By Euro Weekly News Media • 01 August 2013 • 13:02
London Luton Airport is reportedly to be sold says its Spanish owners. The airport does not come cheap though, with a price tag of €572.8 million.
The airport has been controlled by Abertis since 2005 having bought 90 percent of TBI, the British operator, but has agreed to sell to a group led by Spain’s airport operator Aena, who by chance already has a ten per cent stake in the operation. Aena chairman Jose Manuel Vargas has reportedly said he wants to “substantially build up Luton in consultation with all its stakeholders”.
However, the airport and Luton council, who in fact owns the land have not yet commented. The airport is the UK’s fifth biggest and on average deals with around 11.5 million passengers a year. In January 2012, announcements for expansions plans were made so that 18 million more passengers a year could pass through.

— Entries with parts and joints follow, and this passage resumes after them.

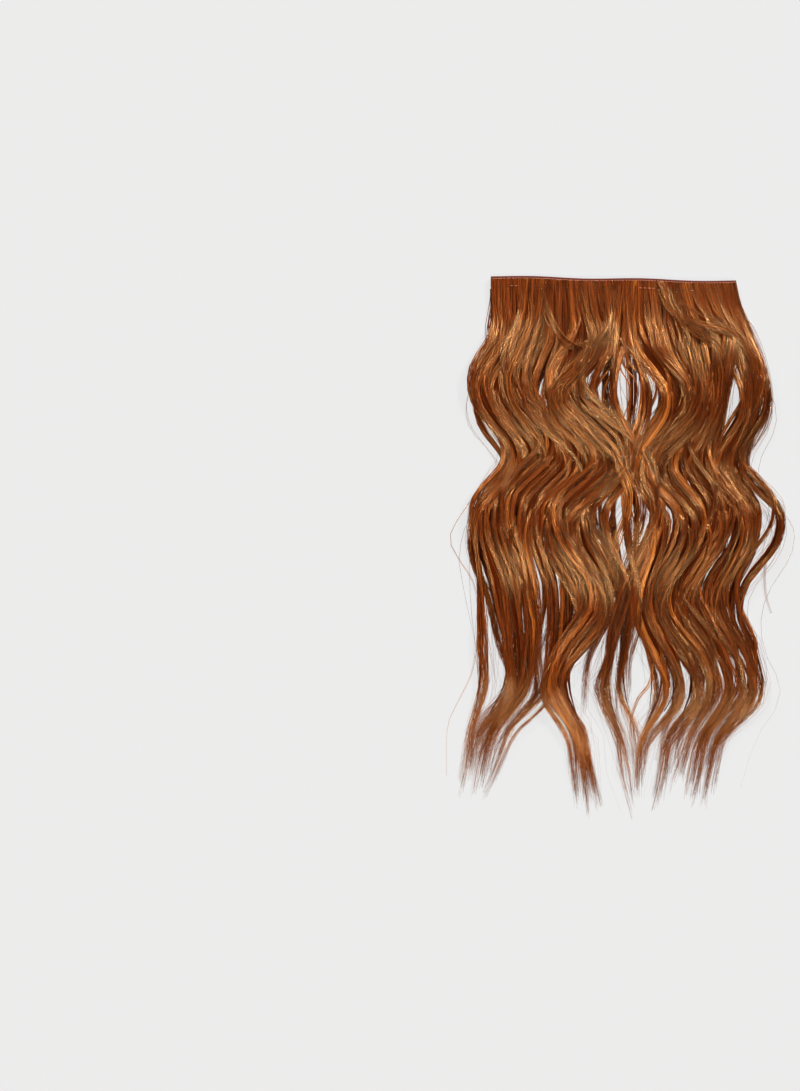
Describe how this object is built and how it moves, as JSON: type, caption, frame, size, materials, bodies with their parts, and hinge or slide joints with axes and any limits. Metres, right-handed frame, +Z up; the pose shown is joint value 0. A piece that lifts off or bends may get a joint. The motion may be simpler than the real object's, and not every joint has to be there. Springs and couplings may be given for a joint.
{
  "type": "clip in hair extension",
  "caption": "Waved clip-in hair extension lying flat: long copper-brown locks sewn to a slim band, with comb clips underneath.",
  "frame": {"origin": "middle of the footprint, on the surface that the piece lies on", "axes": "+X along the band to the right, +Y from the tips of the hair to the band, +Z up, away from the clips"},
  "size_m": [0.2148, 0.3674, 0.0116],
  "materials": {
    "hair": "glossy waved fibre, reddish brown with copper and honey strands",
    "band": "matt woven tape, dark brown",
    "seam": "matt sewing thread and rolled seam, brown",
    "clip": "satin dark brown lacquer on spring steel"
  },
  "bodies": {
    "root": {"weft_band": "band", "top_seam": "seam", "hair_over": "hair", "hair_under": "hair", "clip_left": "clip", "clip_middle": "clip", "clip_right": "clip"}
  },
  "joints": []
}
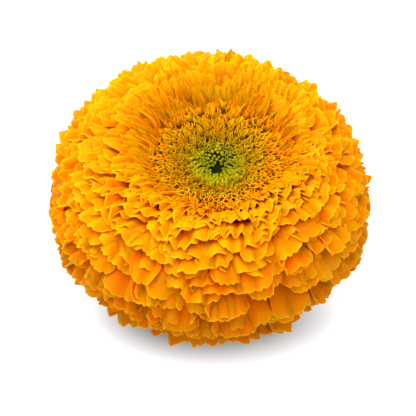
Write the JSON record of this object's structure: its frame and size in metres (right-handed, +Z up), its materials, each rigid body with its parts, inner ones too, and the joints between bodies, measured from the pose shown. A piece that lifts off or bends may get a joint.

The new agreement will mean that Aena will have a 51 per cent stake in the airport with AXA Private Equity holding the remaining 49 per cent.
By contracting Luton authority Borough Council and the Spanish Board of Ministers, the sale is subject to clearance by competition authorities.
Abertis released a statement saying that the deal was part of a strategy whereby they were trying to “continually revise their portfolio in order to optimise the company’s asset base”.
Belfast International Airport and Sweden’s Stockholm Skavsta Airport have also been agreed to be sold to US operator ADC and HAS Airports Worldwide respectively for €326.9 million.
Cardiff Airport was also sold to the Welsh Assembly last March.
After this Luton deal goes through, their only remaining airport business now is Grupo Aeropuertuario del Pacifico in Mexico and Montego Bay in Jamaica which again are both for sale.